一种语音识别模型的训练方法、装置、电子设备(1200)及存储介质,涉及人工智能技术领域,尤其涉及深度学习、语音识别等领域。方法为:S201、根据正例样本构建负例样本,以得到用于约束语音解码路径的目标负例样本;S202、根据正例样本及目标负例样本,得到训练数据;S203、根据训练数据对第一语音识别模型进行训练,得到第二语音识别模型。

Description

语音识别模型的训练方法、装置、电子设备及存储介质 技术领域
本公开涉及人工智能技术领域,尤其涉及深度学习、语音识别等领域。
背景技术
语音识别技术,是让机器通过识别和理解过程把语音信号转变为相应的文本或命令的技术。语音识别技术主要包括特征提取技术、模式匹配等方面。
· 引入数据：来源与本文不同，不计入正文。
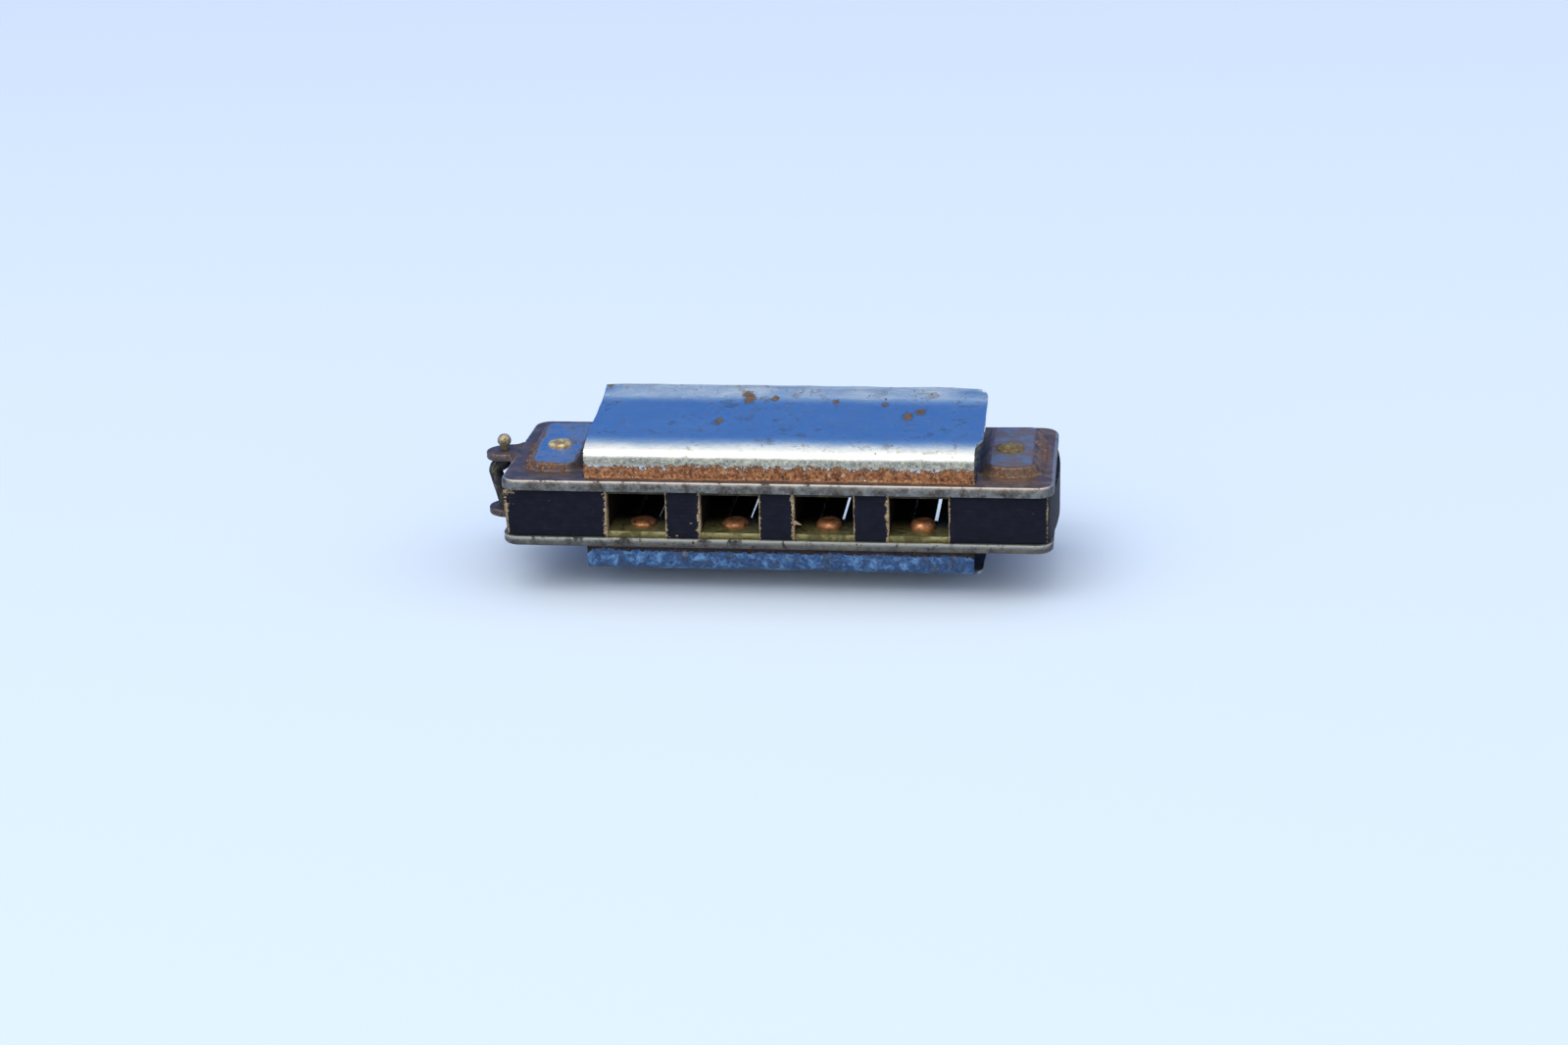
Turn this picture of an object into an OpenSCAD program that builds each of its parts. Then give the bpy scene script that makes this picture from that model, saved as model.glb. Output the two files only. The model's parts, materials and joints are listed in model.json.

目前的语音识别不够准确,是要解决的问题。
发明内容
本公开提供了一种语音识别模型的训练方法、语音识别方法、装置、电子设备以及存储介质。
根据本公开的一方面,提供了一种语音识别模型的训练方法,包括:根据正例样本构建负例样本,以得到用于约束语音解码路径的目标负例样本;根据正例样本及目标负例样本,得到训练数据;以及,根据训练数据对第一语音识别模型进行训练,以得到第二语音识别模型。
根据本公开另的一方面,提供了一种语音识别方法,包括:在对待识别语音数据进行解码的情况下,根据第二语音识别模型对待识别语音数据对应的语音解码路径进行约束,第二语音识别模型为根据本公开实施例提供的语音识别模型的训练方法训练得到的模型;以及,根据语音解码路径的约束,得到语音识别结果;其中,语音识别结果为与预期文本相匹配的文本对象。
根据本公开的另一方面,提供了一种语音识别模型的训练装置,包括:第一处理模块,被配置为根据正例样本构建负例样本,以得到用于约束语音解码路径的目标负例样本;第二处理模块,被配置为根据正例样本及目标负例样本,得到训练数据;以及,训练模块,被配置为根据训练数据对第一语音识别模型进行训练,以得到第二语音识 别模型。
根据本公开的另一方面,提供了一种语音识别装置,包括:第三处理模块,被配置为在对待识别语音数据进行解码的情况下,根据第二语音识别模型对待识别语音数据对应的语音解码路径进行约束,第二语音识别模型为根据本公开实施例提供的语音识别模型的训练方法训练得到的模型;以及,第四处理模块,被配置为根据语音解码路径的约束,得到语音识别结果;其中,语音识别结果为与预期文本相匹配的文本对象。
根据本公开的另一方面,提供了一种电子设备,包括:至少一个处理器;以及,与该至少一个处理器通信连接的存储器;其中,该存储器存储有能够被该至少一个处理器执行的指令,该指令被该至少一个处理器执行,以使该至少一个处理器能够执行本公开实施例所提供的任意一个方法。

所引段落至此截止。